* begin Dataset records *
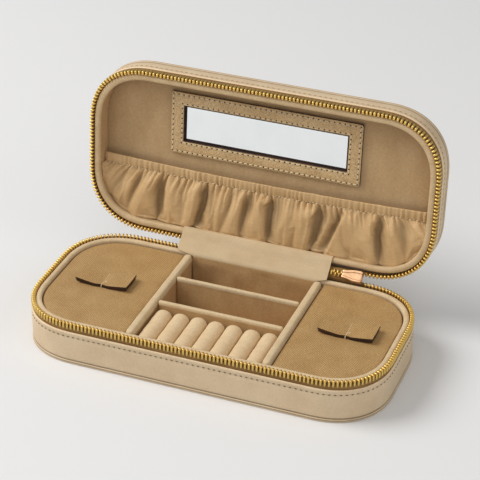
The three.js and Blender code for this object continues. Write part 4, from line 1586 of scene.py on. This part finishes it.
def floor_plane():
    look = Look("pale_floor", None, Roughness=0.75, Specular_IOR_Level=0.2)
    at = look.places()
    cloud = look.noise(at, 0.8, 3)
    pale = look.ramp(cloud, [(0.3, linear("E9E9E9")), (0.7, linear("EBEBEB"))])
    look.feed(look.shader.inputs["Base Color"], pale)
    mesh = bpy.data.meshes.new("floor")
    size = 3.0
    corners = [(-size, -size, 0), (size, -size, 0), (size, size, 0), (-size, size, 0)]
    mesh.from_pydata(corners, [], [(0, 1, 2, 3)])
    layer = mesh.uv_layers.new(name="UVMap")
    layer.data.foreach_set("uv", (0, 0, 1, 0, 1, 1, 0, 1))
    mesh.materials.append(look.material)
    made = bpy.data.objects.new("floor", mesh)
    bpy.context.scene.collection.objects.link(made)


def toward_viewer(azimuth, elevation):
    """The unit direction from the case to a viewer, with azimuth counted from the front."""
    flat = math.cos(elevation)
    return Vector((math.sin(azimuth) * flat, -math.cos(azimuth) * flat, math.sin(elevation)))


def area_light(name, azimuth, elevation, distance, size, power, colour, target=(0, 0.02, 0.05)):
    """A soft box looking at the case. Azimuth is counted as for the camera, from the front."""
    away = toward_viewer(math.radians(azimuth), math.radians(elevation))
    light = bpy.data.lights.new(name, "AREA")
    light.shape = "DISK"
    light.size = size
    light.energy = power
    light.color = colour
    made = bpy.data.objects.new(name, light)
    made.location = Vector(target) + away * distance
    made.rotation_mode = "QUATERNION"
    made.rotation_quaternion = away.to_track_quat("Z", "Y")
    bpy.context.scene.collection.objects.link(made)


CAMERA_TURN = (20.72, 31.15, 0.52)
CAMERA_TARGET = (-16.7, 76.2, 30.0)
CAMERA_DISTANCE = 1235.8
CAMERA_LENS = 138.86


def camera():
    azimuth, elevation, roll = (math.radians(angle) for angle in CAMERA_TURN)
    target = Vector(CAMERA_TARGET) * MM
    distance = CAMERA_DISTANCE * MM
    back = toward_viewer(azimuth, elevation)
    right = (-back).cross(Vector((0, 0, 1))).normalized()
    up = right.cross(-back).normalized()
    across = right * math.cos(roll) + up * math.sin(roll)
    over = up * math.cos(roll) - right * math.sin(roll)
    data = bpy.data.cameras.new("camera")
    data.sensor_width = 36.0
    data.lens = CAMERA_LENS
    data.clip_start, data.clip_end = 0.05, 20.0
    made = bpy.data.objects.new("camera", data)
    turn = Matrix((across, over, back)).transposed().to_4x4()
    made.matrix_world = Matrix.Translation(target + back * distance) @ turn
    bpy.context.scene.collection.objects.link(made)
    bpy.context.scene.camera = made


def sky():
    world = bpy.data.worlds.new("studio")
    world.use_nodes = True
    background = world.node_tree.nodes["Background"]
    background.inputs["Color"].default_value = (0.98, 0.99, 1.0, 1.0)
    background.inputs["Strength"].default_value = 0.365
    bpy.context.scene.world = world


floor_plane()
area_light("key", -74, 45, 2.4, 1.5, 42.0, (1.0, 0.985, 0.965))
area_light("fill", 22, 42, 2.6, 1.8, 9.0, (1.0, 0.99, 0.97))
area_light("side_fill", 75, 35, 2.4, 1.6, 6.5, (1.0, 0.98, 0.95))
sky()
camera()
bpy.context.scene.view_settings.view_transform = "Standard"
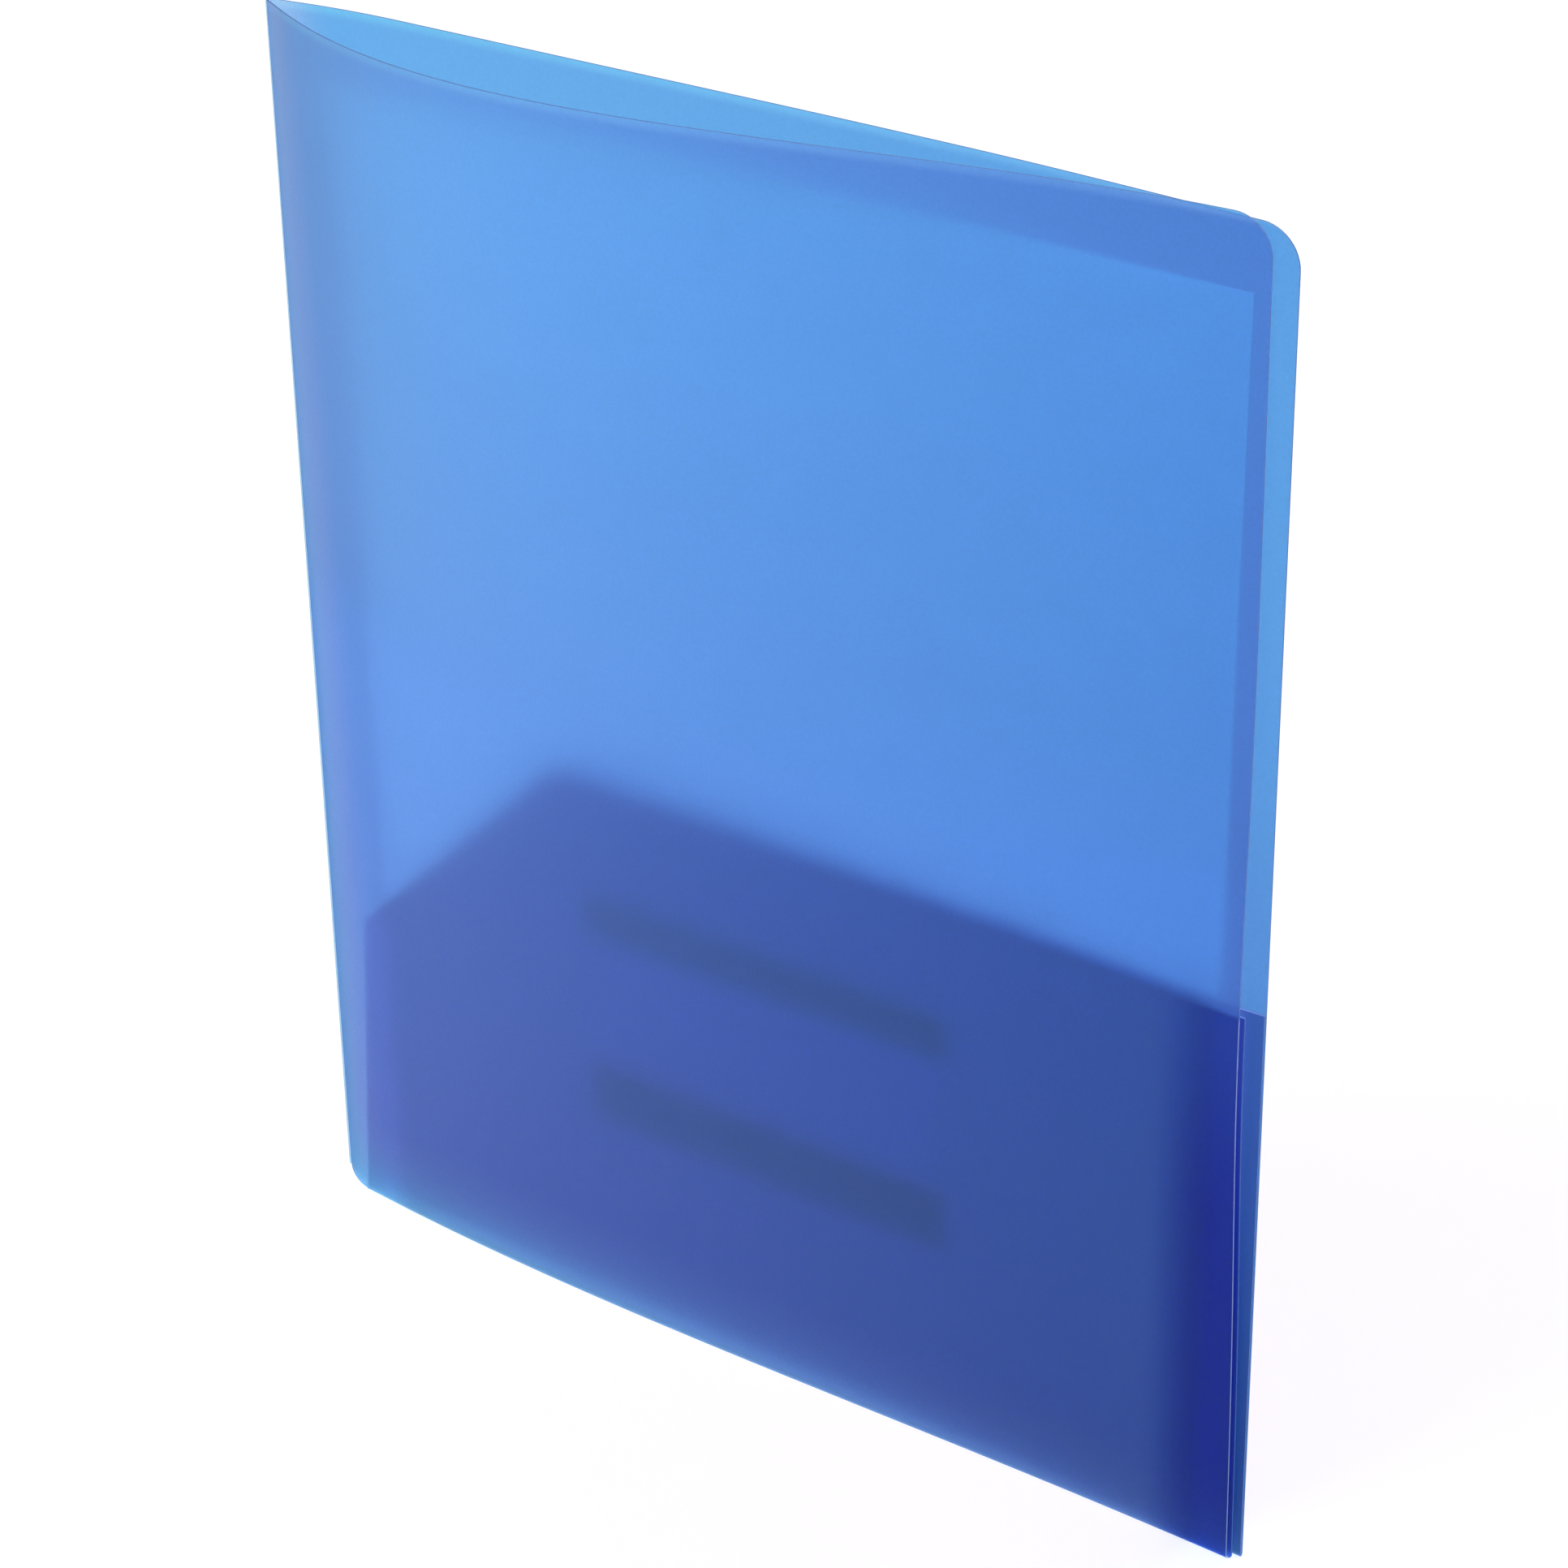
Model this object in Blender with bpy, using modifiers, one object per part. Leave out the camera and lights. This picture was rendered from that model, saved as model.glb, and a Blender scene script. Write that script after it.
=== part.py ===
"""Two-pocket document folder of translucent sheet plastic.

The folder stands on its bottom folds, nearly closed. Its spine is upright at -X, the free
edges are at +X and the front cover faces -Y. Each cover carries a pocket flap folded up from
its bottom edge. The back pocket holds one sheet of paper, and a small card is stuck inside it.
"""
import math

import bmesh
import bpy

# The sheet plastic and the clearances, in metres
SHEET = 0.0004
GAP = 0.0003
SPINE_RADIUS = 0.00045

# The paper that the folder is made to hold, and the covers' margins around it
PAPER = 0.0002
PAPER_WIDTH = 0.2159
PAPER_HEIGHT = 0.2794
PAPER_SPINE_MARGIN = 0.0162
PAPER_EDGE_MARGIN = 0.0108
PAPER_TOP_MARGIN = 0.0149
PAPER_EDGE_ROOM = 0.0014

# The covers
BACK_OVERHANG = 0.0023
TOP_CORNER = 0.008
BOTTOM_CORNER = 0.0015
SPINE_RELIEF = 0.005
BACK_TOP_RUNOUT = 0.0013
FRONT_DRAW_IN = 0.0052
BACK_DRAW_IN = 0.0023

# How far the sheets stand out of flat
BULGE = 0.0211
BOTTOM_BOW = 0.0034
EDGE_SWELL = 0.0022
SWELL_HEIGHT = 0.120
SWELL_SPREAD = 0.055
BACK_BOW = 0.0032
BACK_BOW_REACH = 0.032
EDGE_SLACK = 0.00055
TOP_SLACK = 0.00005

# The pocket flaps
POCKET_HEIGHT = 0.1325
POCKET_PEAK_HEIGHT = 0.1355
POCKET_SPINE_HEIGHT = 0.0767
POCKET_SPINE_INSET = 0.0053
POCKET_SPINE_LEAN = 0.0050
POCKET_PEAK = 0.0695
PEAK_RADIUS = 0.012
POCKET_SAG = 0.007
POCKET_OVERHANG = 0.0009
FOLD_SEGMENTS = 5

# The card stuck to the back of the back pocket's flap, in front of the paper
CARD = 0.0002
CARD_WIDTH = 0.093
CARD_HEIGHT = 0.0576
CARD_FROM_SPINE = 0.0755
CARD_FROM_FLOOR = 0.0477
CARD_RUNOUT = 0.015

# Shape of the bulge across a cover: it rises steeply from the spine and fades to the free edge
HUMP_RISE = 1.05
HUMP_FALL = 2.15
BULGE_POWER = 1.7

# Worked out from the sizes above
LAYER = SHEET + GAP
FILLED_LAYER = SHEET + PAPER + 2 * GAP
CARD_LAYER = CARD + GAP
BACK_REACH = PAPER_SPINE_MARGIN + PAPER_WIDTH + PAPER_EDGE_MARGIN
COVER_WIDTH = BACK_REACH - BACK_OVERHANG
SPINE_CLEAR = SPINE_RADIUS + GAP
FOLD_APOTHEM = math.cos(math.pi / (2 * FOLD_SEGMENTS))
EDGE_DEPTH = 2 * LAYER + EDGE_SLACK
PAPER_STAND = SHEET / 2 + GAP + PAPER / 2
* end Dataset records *
▶ _Task to complete_:
Each record should come back exactly as written.

▶ _In response_:
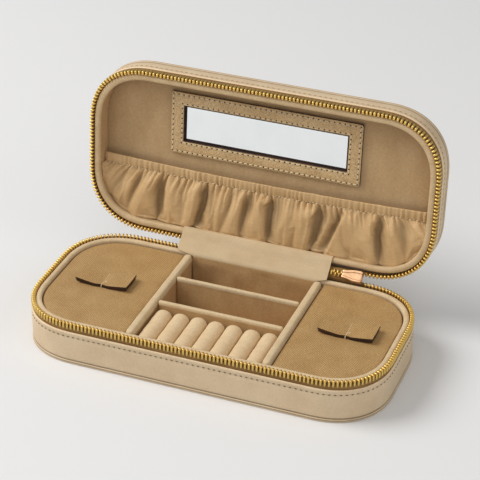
The three.js and Blender code for this object continues. Write part 4, from line 1586 of scene.py on. This part finishes it.
def floor_plane():
    look = Look("pale_floor", None, Roughness=0.75, Specular_IOR_Level=0.2)
    at = look.places()
    cloud = look.noise(at, 0.8, 3)
    pale = look.ramp(cloud, [(0.3, linear("E9E9E9")), (0.7, linear("EBEBEB"))])
    look.feed(look.shader.inputs["Base Color"], pale)
    mesh = bpy.data.meshes.new("floor")
    size = 3.0
    corners = [(-size, -size, 0), (size, -size, 0), (size, size, 0), (-size, size, 0)]
    mesh.from_pydata(corners, [], [(0, 1, 2, 3)])
    layer = mesh.uv_layers.new(name="UVMap")
    layer.data.foreach_set("uv", (0, 0, 1, 0, 1, 1, 0, 1))
    mesh.materials.append(look.material)
    made = bpy.data.objects.new("floor", mesh)
    bpy.context.scene.collection.objects.link(made)


def toward_viewer(azimuth, elevation):
    """The unit direction from the case to a viewer, with azimuth counted from the front."""
    flat = math.cos(elevation)
    return Vector((math.sin(azimuth) * flat, -math.cos(azimuth) * flat, math.sin(elevation)))


def area_light(name, azimuth, elevation, distance, size, power, colour, target=(0, 0.02, 0.05)):
    """A soft box looking at the case. Azimuth is counted as for the camera, from the front."""
    away = toward_viewer(math.radians(azimuth), math.radians(elevation))
    light = bpy.data.lights.new(name, "AREA")
    light.shape = "DISK"
    light.size = size
    light.energy = power
    light.color = colour
    made = bpy.data.objects.new(name, light)
    made.location = Vector(target) + away * distance
    made.rotation_mode = "QUATERNION"
    made.rotation_quaternion = away.to_track_quat("Z", "Y")
    bpy.context.scene.collection.objects.link(made)


CAMERA_TURN = (20.72, 31.15, 0.52)
CAMERA_TARGET = (-16.7, 76.2, 30.0)
CAMERA_DISTANCE = 1235.8
CAMERA_LENS = 138.86


def camera():
    azimuth, elevation, roll = (math.radians(angle) for angle in CAMERA_TURN)
    target = Vector(CAMERA_TARGET) * MM
    distance = CAMERA_DISTANCE * MM
    back = toward_viewer(azimuth, elevation)
    right = (-back).cross(Vector((0, 0, 1))).normalized()
    up = right.cross(-back).normalized()
    across = right * math.cos(roll) + up * math.sin(roll)
    over = up * math.cos(roll) - right * math.sin(roll)
    data = bpy.data.cameras.new("camera")
    data.sensor_width = 36.0
    data.lens = CAMERA_LENS
    data.clip_start, data.clip_end = 0.05, 20.0
    made = bpy.data.objects.new("camera", data)
    turn = Matrix((across, over, back)).transposed().to_4x4()
    made.matrix_world = Matrix.Translation(target + back * distance) @ turn
    bpy.context.scene.collection.objects.link(made)
    bpy.context.scene.camera = made


def sky():
    world = bpy.data.worlds.new("studio")
    world.use_nodes = True
    background = world.node_tree.nodes["Background"]
    background.inputs["Color"].default_value = (0.98, 0.99, 1.0, 1.0)
    background.inputs["Strength"].default_value = 0.365
    bpy.context.scene.world = world


floor_plane()
area_light("key", -74, 45, 2.4, 1.5, 42.0, (1.0, 0.985, 0.965))
area_light("fill", 22, 42, 2.6, 1.8, 9.0, (1.0, 0.99, 0.97))
area_light("side_fill", 75, 35, 2.4, 1.6, 6.5, (1.0, 0.98, 0.95))
sky()
camera()
bpy.context.scene.view_settings.view_transform = "Standard"
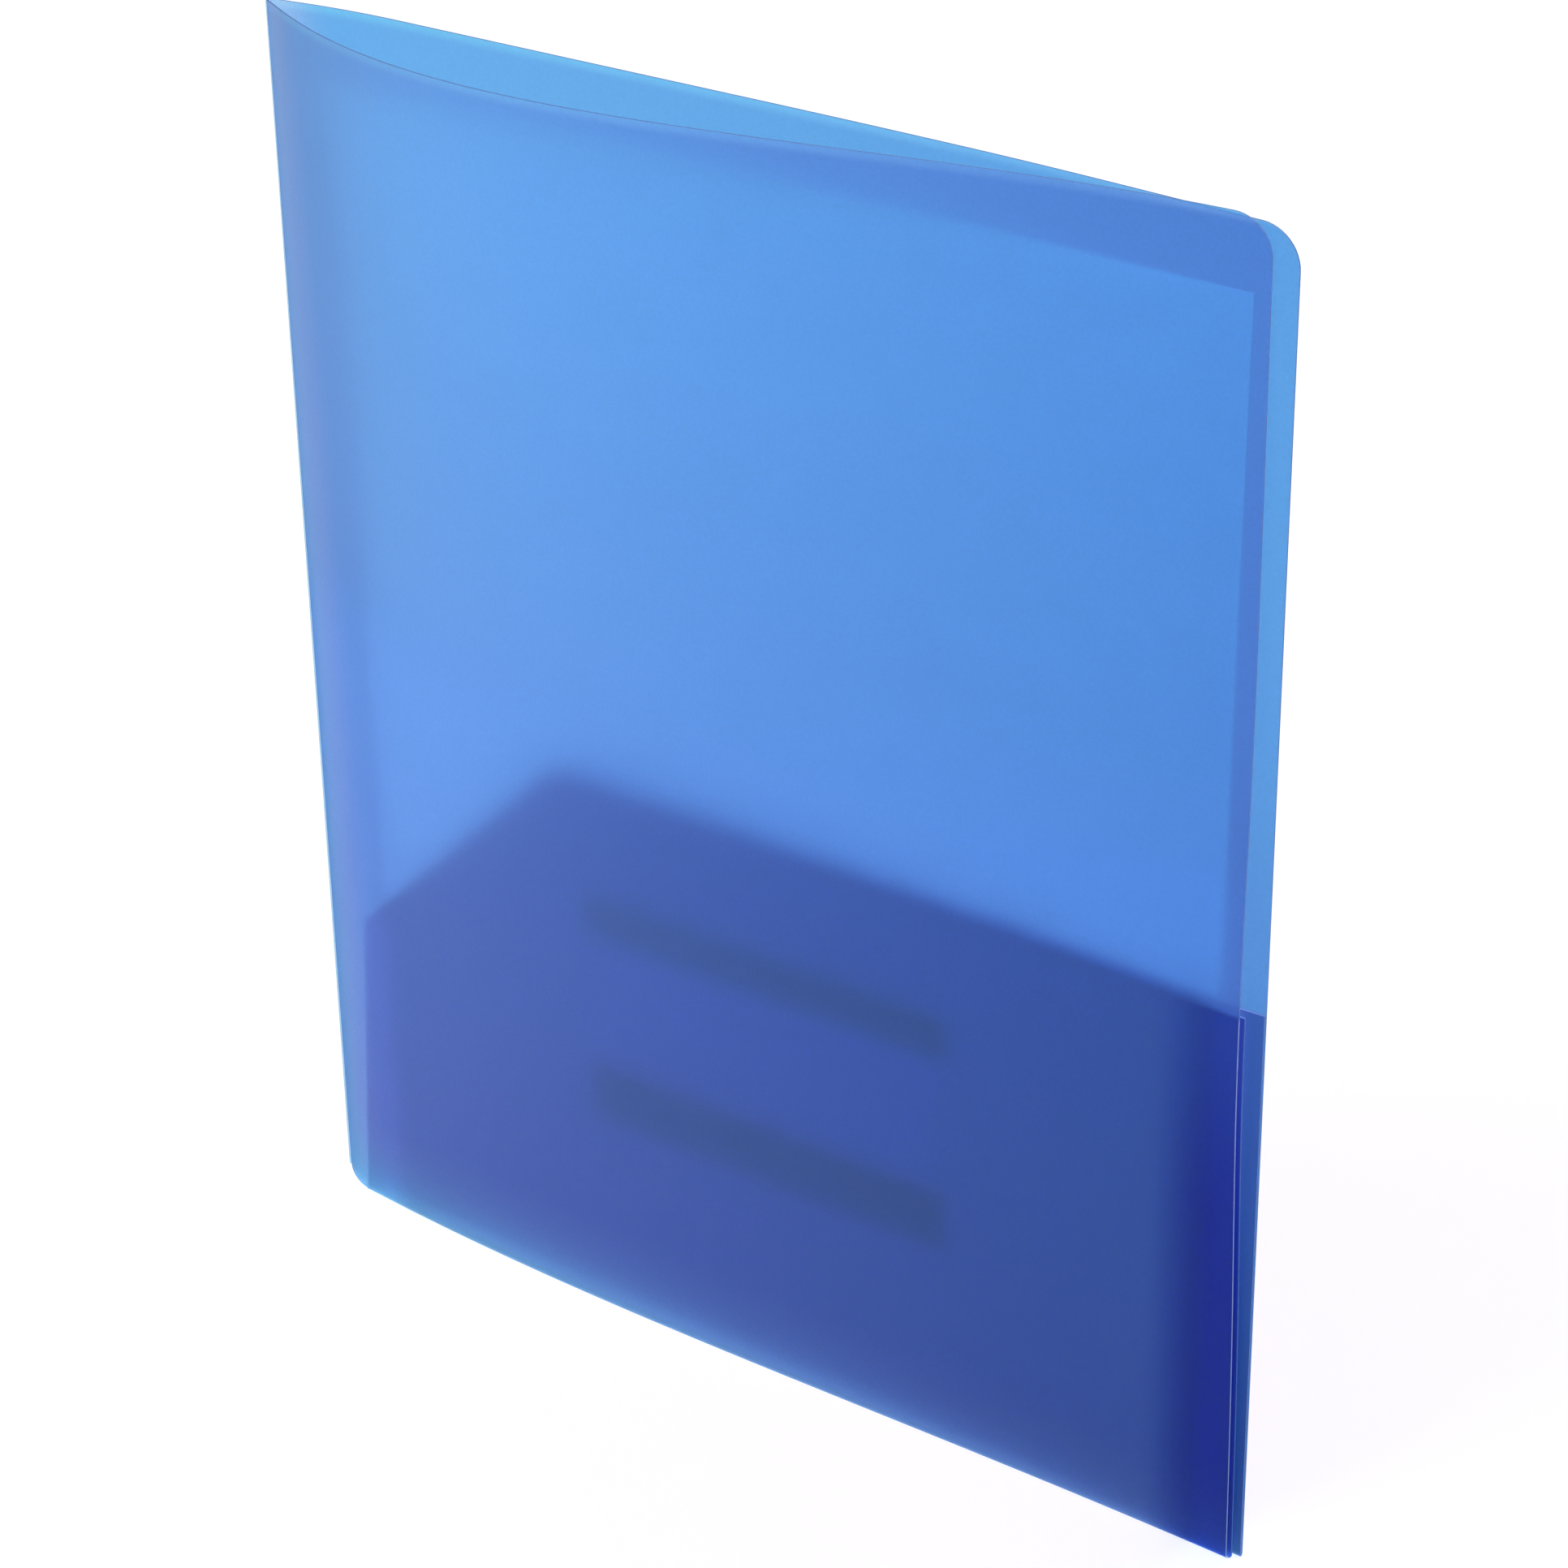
Model this object in Blender with bpy, using modifiers, one object per part. Leave out the camera and lights. This picture was rendered from that model, saved as model.glb, and a Blender scene script. Write that script after it.
=== part.py ===
"""Two-pocket document folder of translucent sheet plastic.

The folder stands on its bottom folds, nearly closed. Its spine is upright at -X, the free
edges are at +X and the front cover faces -Y. Each cover carries a pocket flap folded up from
its bottom edge. The back pocket holds one sheet of paper, and a small card is stuck inside it.
"""
import math

import bmesh
import bpy

# The sheet plastic and the clearances, in metres
SHEET = 0.0004
GAP = 0.0003
SPINE_RADIUS = 0.00045

# The paper that the folder is made to hold, and the covers' margins around it
PAPER = 0.0002
PAPER_WIDTH = 0.2159
PAPER_HEIGHT = 0.2794
PAPER_SPINE_MARGIN = 0.0162
PAPER_EDGE_MARGIN = 0.0108
PAPER_TOP_MARGIN = 0.0149
PAPER_EDGE_ROOM = 0.0014

# The covers
BACK_OVERHANG = 0.0023
TOP_CORNER = 0.008
BOTTOM_CORNER = 0.0015
SPINE_RELIEF = 0.005
BACK_TOP_RUNOUT = 0.0013
FRONT_DRAW_IN = 0.0052
BACK_DRAW_IN = 0.0023

# How far the sheets stand out of flat
BULGE = 0.0211
BOTTOM_BOW = 0.0034
EDGE_SWELL = 0.0022
SWELL_HEIGHT = 0.120
SWELL_SPREAD = 0.055
BACK_BOW = 0.0032
BACK_BOW_REACH = 0.032
EDGE_SLACK = 0.00055
TOP_SLACK = 0.00005

# The pocket flaps
POCKET_HEIGHT = 0.1325
POCKET_PEAK_HEIGHT = 0.1355
POCKET_SPINE_HEIGHT = 0.0767
POCKET_SPINE_INSET = 0.0053
POCKET_SPINE_LEAN = 0.0050
POCKET_PEAK = 0.0695
PEAK_RADIUS = 0.012
POCKET_SAG = 0.007
POCKET_OVERHANG = 0.0009
FOLD_SEGMENTS = 5

# The card stuck to the back of the back pocket's flap, in front of the paper
CARD = 0.0002
CARD_WIDTH = 0.093
CARD_HEIGHT = 0.0576
CARD_FROM_SPINE = 0.0755
CARD_FROM_FLOOR = 0.0477
CARD_RUNOUT = 0.015

# Shape of the bulge across a cover: it rises steeply from the spine and fades to the free edge
HUMP_RISE = 1.05
HUMP_FALL = 2.15
BULGE_POWER = 1.7

# Worked out from the sizes above
LAYER = SHEET + GAP
FILLED_LAYER = SHEET + PAPER + 2 * GAP
CARD_LAYER = CARD + GAP
BACK_REACH = PAPER_SPINE_MARGIN + PAPER_WIDTH + PAPER_EDGE_MARGIN
COVER_WIDTH = BACK_REACH - BACK_OVERHANG
SPINE_CLEAR = SPINE_RADIUS + GAP
FOLD_APOTHEM = math.cos(math.pi / (2 * FOLD_SEGMENTS))
EDGE_DEPTH = 2 * LAYER + EDGE_SLACK
PAPER_STAND = SHEET / 2 + GAP + PAPER / 2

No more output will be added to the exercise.